Les objets créés nous concernant personnellement sont la santé, la maladie, la vie courte, la vie longue, les richesses, la pauvreté etc. Le détachement à l'égard de ces objets n'anéantit pas le devoir moral de soigner sa santé et, pour les pères de famille notamment, de défendre leur patrimoine, d'aimer leur femme et leurs (éventuels) enfant. En général, il ne faut pas cultiver une antinomie entre spiritualité et morale. Elles doivent s'accorder. Ainsi, si malgré tous mes efforts raisonnables, d'injustes juges me spolient, je dois rester détaché intérieurement. Ainsi, si malgré les soins que j'y apporte ma santé se dégrade ou que, malgré ma prudence, un accident vient l'altérer, voire si je suis appelé dans l'autre monde, je dois être profondément détaché de tout cela, y compris de ma vie physique pour m'abandonner à la Providence. Mais, c'est, comme le dit le texte, cela me concerne personnellement, c'est "de mon côté". Car je dois avoir un soin raisonnable, par exemple, de ma santé, comme de celle des autres.

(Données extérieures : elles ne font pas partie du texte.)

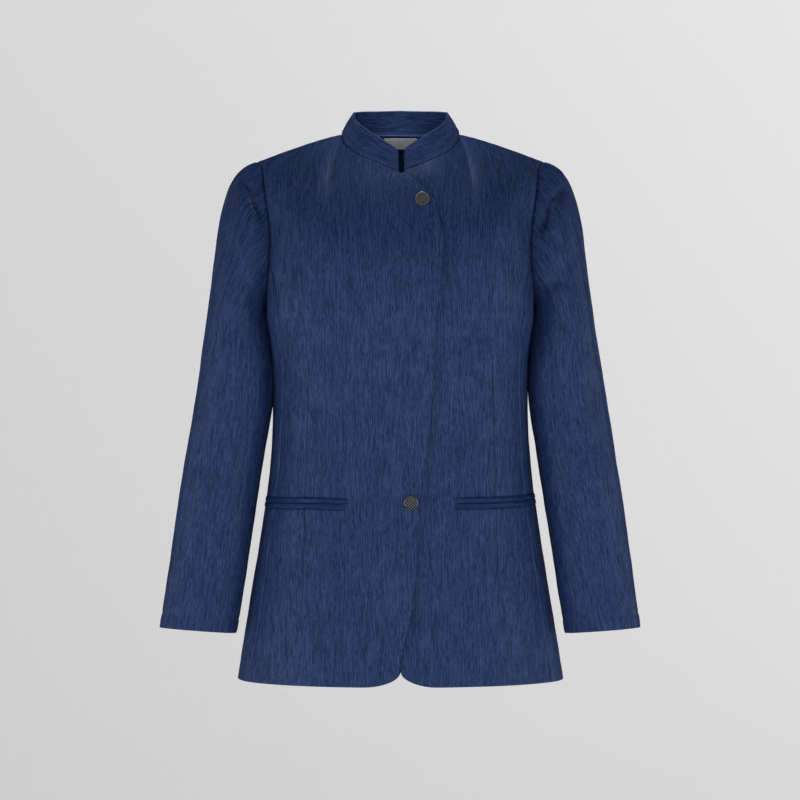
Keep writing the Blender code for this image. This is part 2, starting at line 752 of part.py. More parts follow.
def welt_sheet(word, side, upper):
    """Folded strip of a pocket, made from the panels' points and moved out."""
    centre = WELT_SLIT / 2 + WELT_BAND / 2
    offsets = [centre - WELT_BAND / 2, centre, centre + WELT_BAND / 2]
    if not upper:
        offsets = [-offset for offset in offsets]
    grid = []
    for offset, swell in zip(offsets, (0.0, WELT_SWELL, 0.0)):
        line = []
        for step in range(WELT_COLUMNS + 1):
            part = step / WELT_COLUMNS
            share = WELT_START + (WELT_END - WELT_START) * part
            height = WELT_HEIGHT + WELT_RISE[side] * part + offset
            level = (height - HEM_HEIGHT) / (BUST_HEIGHT - HEM_HEIGHT)
            point = body_point(share, level)
            reach = math.hypot(point[0] / WELT_FLATNESS, point[1])
            out = np.array([point[0] / WELT_FLATNESS / reach, point[1] / reach, 0.0])
            point = point + out * (TRIM_GAP + WELT_SWELL + TRIM_WALL + swell)
            line.append([point[0] * side, point[1], point[2]])
        grid.append(line)
    place = "upper" if upper else "lower"
    return Sheet("welt_" + place + "_" + word, grid, body_middle, DARK_CLOTH, TRIM_WALL)


def label_sheet():
    """Bare woven label on the inside of the back, under the collar seam."""
    grid = []
    for row in range(3):
        line = []
        for step in range(7):
            across = LABEL_HALF_WIDTH * (2.0 * step / 6 - 1.0)
            turn = math.degrees(math.asin(abs(across) / NECK_HALF_WIDTH))
            share = NECK_SHARE * turn / 90.0
            top = body_point(2.0 - share, 2.0)
            drop = LABEL_DROP + LABEL_HEIGHT * row / 2
            levels = np.linspace(1.6, 2.0, 41)
            heights = [body_point(2.0 - share, level)[2] for level in levels]
            level = float(np.interp(top[2] - drop, heights, levels))
            point = body_point(2.0 - share, level)
            line.append([across, point[1] - LABEL_INSET, point[2]])
        grid.append(line)
    return Sheet("neck_label", grid, body_middle, LABEL_CLOTH, LABEL_WALL)


def add_wall(sheet):
    """Closed wall: the outer grid, the same grid moved in, and a strip round the edge."""
    rows, columns = sheet.grid.shape[:2]
    outer = sheet.grid.reshape(-1, 3)
    inner = (sheet.grid - sheet.out * sheet.wall).reshape(-1, 3)
    mesh = bpy.data.meshes.new(sheet.name)
    shape = bmesh.new()
    outside = [shape.verts.new(point) for point in outer]
    inside = [shape.verts.new(point) for point in inner]
    for row in range(rows - 1):
        for step in range(columns - 1):
            a = row * columns + step
            corners = (a, a + 1, a + 1 + columns, a + columns)
            shape.faces.new([outside[corner] for corner in corners])
            shape.faces.new([inside[corner] for corner in reversed(corners)])
    ring = list(range(columns))
    ring += [row * columns + columns - 1 for row in range(1, rows)]
    ring += [(rows - 1) * columns + step for step in range(columns - 2, -1, -1)]
    ring += [row * columns for row in range(rows - 2, 0, -1)]
    for a, b in zip(ring, ring[1:] + ring[:1]):
        shape.faces.new([outside[b], outside[a], inside[a], inside[b]])
    bmesh.ops.recalc_face_normals(shape, faces=shape.faces)
    bmesh.ops.triangulate(shape, faces=shape.faces)
    shape.to_mesh(mesh)
    shape.free()
    mesh.shade_smooth()
    mesh.set_sharp_from_angle(angle=math.radians(50.0))
    made = bpy.data.objects.new(sheet.name, mesh)
    bpy.context.scene.collection.objects.link(made)
    made.data.materials.append(material(sheet.name + "_cloth", sheet.finish))
    return made


def surface_at(across, height):
    """Point and outward direction of the upper front at x and z, by a closing search."""
    share, level = -0.15, 1.0
    reach = (0.15, 0.80)
    for _ in range(6):
        best = None
        for trial_share in np.linspace(share - reach[0], share + reach[0], 15):
            for trial_level in np.linspace(level - reach[1], level + reach[1], 15):
                point = body_point(float(trial_share), float(trial_level))
                miss = math.hypot(-point[0] - across, point[2] - height)
                if best is None or miss < best[0]:
                    best = (miss, float(trial_share), float(trial_level))
        share, level = best[1], best[2]
        reach = (reach[0] * 0.25, reach[1] * 0.25)
    here = body_point(share, level)
    over = body_point(share + 0.02, level) - body_point(share - 0.02, level)
    up = body_point(share, level + 0.02) - body_point(share, level - 0.02)
    out = np.cross(over, up)
    out /= np.linalg.norm(out)
    if out[1] > 0:
        out = -out
    sunk = trough_depth(across, height, FRONT_TROUGHS)
    return np.array([across, here[1] + sunk, height]), np.array([-out[0], out[1], out[2]])


def button(place):
    """Metal button: shank, dished back, raised rim and a low dome, turned round its axis."""
    seat, out = surface_at(place.across, place.height)
    seat = seat + out * TRIM_GAP
    side = np.cross(out, np.array([0.0, 0.0, 1.0]))
    side /= np.linalg.norm(side)
    up = np.cross(side, out)
    shape = bmesh.new()
    rings = []
    for row in BUTTON_RINGS:
        ring = []
        for step in range(BUTTON_SIDES):
            turn = 2 * math.pi * step / BUTTON_SIDES
            spoke = side * math.cos(turn) + up * math.sin(turn)
            reach = row.share * BUTTON_RADIUS
            ring.append(shape.verts.new(seat + out * row.height + spoke * reach))
        rings.append(ring)
    back = shape.verts.new(seat)
    crown = shape.verts.new(seat + out * BUTTON_CROWN)
    for step in range(BUTTON_SIDES):
        after = (step + 1) % BUTTON_SIDES
        shape.faces.new([back, rings[0][step], rings[0][after]])
        shape.faces.new([crown, rings[-1][after], rings[-1][step]])
        for low, high in zip(rings, rings[1:]):
            shape.faces.new([low[step], low[after], high[after], high[step]])
    bmesh.ops.recalc_face_normals(shape, faces=shape.faces)
    mesh = bpy.data.meshes.new(place.name)
    shape.to_mesh(mesh)
    shape.free()
    mesh.shade_smooth()
    mesh.set_sharp_from_angle(angle=math.radians(40.0))
    made = bpy.data.objects.new(place.name, mesh)
    bpy.context.scene.collection.objects.link(made)
    made.data.materials.append(material(place.name + "_metal", BUTTON_METAL))


def build():
    clear_scene()
    over, over_neck = front_panel(
        "front_right", RIGHT, OVERLAP_EDGE, COLLAR_END_RIGHT, OVERLAP_TOP_LEVELS, False)
    under, under_neck = front_panel(
        "front_left", LEFT, UNDERLAP_EDGE, COLLAR_END_LEFT, UNDERLAP_TOP_LEVELS, True)
    side_right = side_panel("side_right", RIGHT)
    side_left = side_panel("side_left", LEFT)
    back_right = back_panel("back_right", RIGHT)
    back_left = back_panel("back_left", LEFT)
    loop_right = armhole_loop(over, side_right, back_right)
    loop_left = armhole_loop(under, side_left, back_left)
    sleeves = sleeve_sheets("right", RIGHT, loop_right, RIGHT_SLEEVE_TROUGHS)
    sleeves += sleeve_sheets("left", LEFT, loop_left, LEFT_SLEEVE_TROUGHS)
    neck = np.concatenate([
        over.grid[-1, 2:over_neck],
        back_right.grid[-1, :BACK_NECK_COLUMNS][::-1],
        back_left.grid[-1, 1:BACK_NECK_COLUMNS + 1],
        under.grid[-1, 2:under_neck - 1][::-1],
    ])
    collar = collar_sheet(neck)
    panels = [over, under, side_right, side_left, back_right, back_left]
    share_seam_directions(panels + list(sleeves) + [collar])
    for sheet in (over, under):
        sheet.pull_edges(last_row=SEAM_PULL, last_column=SEAM_PULL)
    for sheet in (side_right, side_left):
        sheet.pull_edges(last_row=SEAM_PULL, first_column=SEAM_PULL, last_column=SEAM_PULL)
    for sheet in (back_right, back_left):
        sheet.pull_edges(last_row=SEAM_PULL, first_column=SEAM_PULL, last_column=SEAM_PULL)
    for sheet in sleeves:
        sheet.pull_edges(first_row=SEAM_PULL, first_column=SEAM_PULL, last_column=SEAM_PULL)
    collar.pull_edges(first_row=SEAM_PULL)
    welts = []
    for word, side in (("right", RIGHT), ("left", LEFT)):
        for upper in (True, False):
            welts.append(welt_sheet(word, side, upper))
    for sheet in panels + list(sleeves) + [collar] + welts + [label_sheet()]:
        add_wall(sheet)
    for place in BUTTONS:
        button(place)


build()
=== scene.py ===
import math

import bpy
import numpy as np
from mathutils import Matrix, Vector


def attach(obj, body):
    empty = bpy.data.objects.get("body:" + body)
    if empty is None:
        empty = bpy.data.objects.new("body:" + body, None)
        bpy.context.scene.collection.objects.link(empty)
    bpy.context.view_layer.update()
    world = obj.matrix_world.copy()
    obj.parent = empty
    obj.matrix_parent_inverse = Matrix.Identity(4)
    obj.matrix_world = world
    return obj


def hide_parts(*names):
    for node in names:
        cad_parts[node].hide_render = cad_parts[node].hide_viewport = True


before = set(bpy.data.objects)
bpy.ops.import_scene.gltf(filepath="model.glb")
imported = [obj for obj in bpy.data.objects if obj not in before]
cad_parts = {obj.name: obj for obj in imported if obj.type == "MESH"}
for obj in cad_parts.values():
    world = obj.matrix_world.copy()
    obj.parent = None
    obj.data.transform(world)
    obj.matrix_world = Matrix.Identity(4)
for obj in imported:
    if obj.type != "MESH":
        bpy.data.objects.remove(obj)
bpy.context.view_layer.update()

bpy.ops.object.select_all(action="DESELECT")

# Camera and studio

view = {
    "place": (-0.0007, -3.5, -0.3538),
    "seenWidth": 1.064,  # metres across the picture at the garment's middle
    "sensor": 36.0,
}

studio = {
    "floorHeight": -1.12,
    "flat": 0.6,  # the level middle of the floor
    "radius": 5.2,
    "sweep": 2.6,  # how round the floor turns up into the wall
    "wallTop": 1.6,
    "paint": (0.62, 0.62, 0.62, 1.0),
    "glowLeft": (0.80, 0.80, 0.80, 1.0),
    "glowRight": (1.0, 1.0, 1.0, 1.0),
    "glow": 0.53,  # light that comes through the paper
    "glowReach": 1.3,
    "ambient": (0.80, 0.82, 0.85, 1.0),
    "ambientPower": 0.10,
}

# name, place, size across and up, power, aimed at
softLights = (
    ("keyLeft", (-2.3, -1.5, -0.75), (1.3, 1.6), 20.5, (0.0, 0.0, -0.42)),
    ("keyRight", (2.3, -1.5, -0.70), (1.3, 1.6), 15.5, (0.0, 0.0, -0.42)),
    ("front", (0.0, -3.3, -0.70), (1.5, 1.5), 23.0, (0.0, 0.0, -0.42)),
    ("neckFill", (0.0, -0.02, 0.15), (0.10, 0.04), 0.32, (0.0, 0.07, 0.0)),
)


def makeCamera():
    data = bpy.data.cameras.new("photoCamera")
    data.sensor_width = view["sensor"]
    data.lens = view["sensor"] * -view["place"][1] / view["seenWidth"]
    data.clip_end = 40.0
    made = bpy.data.objects.new("photoCamera", data)
    bpy.context.scene.collection.objects.link(made)
    made.location = view["place"]
    made.rotation_euler = (math.pi / 2, 0.0, 0.0)
    bpy.context.scene.camera = made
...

En ce qui concerne l'humanité en général et mon entourage en particulier, je dois les aimer comme moi-même et considérer leur vocation sublime qui est aussi la mienne et ne pas me détacher de leurs saluts, mais espérer pour eux (voir Spe salvi de Benoît XVI) et mettre tout en œuvre pour le leur faciliter. Je dois garder à l'esprit que mes semblables, comme moi, sommes appelés à une autre vocation que celle des bêtes sans raison, ou que celles des belles montagnes parfois dangereuses et que celle des océans beaux et effrayants. Je dois finalement me souvenir que "l'homme [- soit l'humanité -] est créé pour louer, honorer et servir Dieu, notre Seigneur, et, par ce moyen, sauver son âme" et que "l'homme", ce n'est pas moi tout seul. En décider autrement, mettre les exercices de saint Ignace à la sauce rousseauisto-darwiniste, comme je les ai perçus lorqu'ils m'ont été prêchés, ne peut que conduire à un désastre spirituel et moral et aussi social. Corruptio optimi, pesssima. La corruption du meilleur est la pire. Les exercices en cinq jours sont une des pires choses qui soient.